U.S. HOUSE CANDIDATE CONVERSATIONS — Nick Rahall

(Continued)

If you had to cut one federal program or agency, which one would it be? Why?

“I’m sure there are some that have squandered their original mandate. I would not as my opponent has advocated abolish the Department of Education or funding for education. Certainly I would not do that. You know, the EPA has its faults and would come closest to receiving my vote. However, I think we’re all environmentalists. We want clean air, we want clean water for our children. We want a clean environment to raise our children here in West Virginia and our grandchildren. For the most part, the laws that we have passed over the decades have served useful purposes. That’s why we get undercut in foreign competition because other countries don’t have those health laws, safety laws and environmental laws and they’re subsidized by their government so they undercut us in the world marketplace.

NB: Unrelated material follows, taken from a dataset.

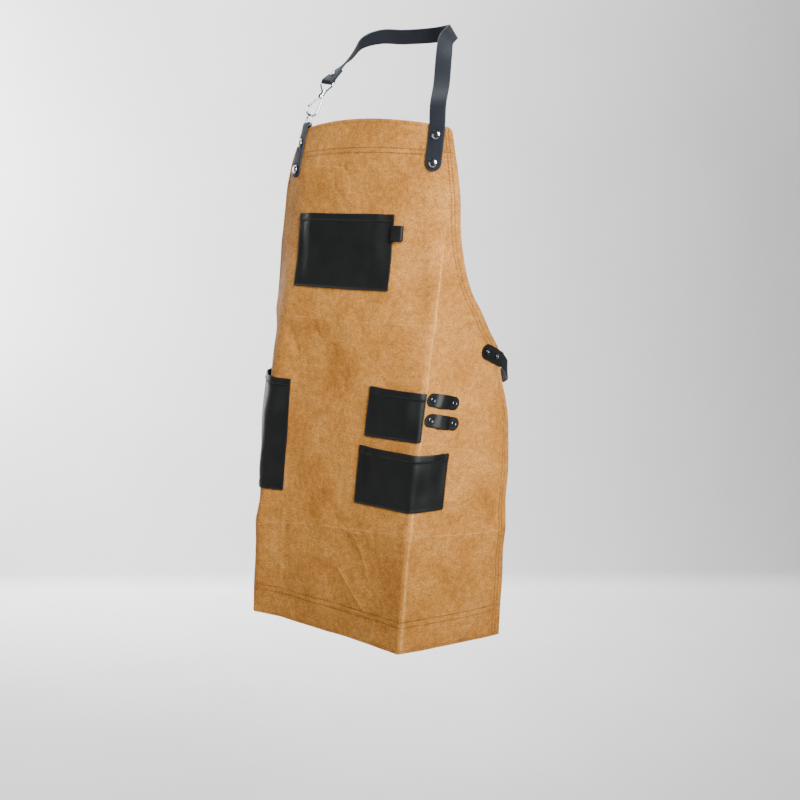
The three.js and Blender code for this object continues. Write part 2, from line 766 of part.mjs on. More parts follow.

“I think most of the agencies serve a purpose and a useful purpose. The Veterans Administration, a very good agency and has helped our veterans. We gave them the largest single increase in veterans funding in its history.

“Going back to climate change just a minute, in the global marketplace in order to make coal competitive with those other domestic fuels that are always attacking it, to ensure a future for coal, we can’t put our heads under the blanket and pretend climate change doesn’t exist or we’re hurting coal.

“I think every agency needs oversight and scrutiny by the Congress. No matter what agency. The EPA would come closest to getting my vote for abolition. I’ve tried to work with them, there’s no question about it. I’ve been successful with them on the Patriot permit on the border there of Lincoln and Logan County, a couple of permits in Mingo County. And a couple more close to success, but that’s not enough progress for me. I’ve had it with them. I’ve said that before. I’ve joined in legislation to stop their funding until they involve public input more and take into account job losses in their decisions.

“I’m a realist. You’re not going to abolish (the EPA). If I said pick out an agency today, the fact is that it will have its strong backers somewhere in Congress and in the American public.”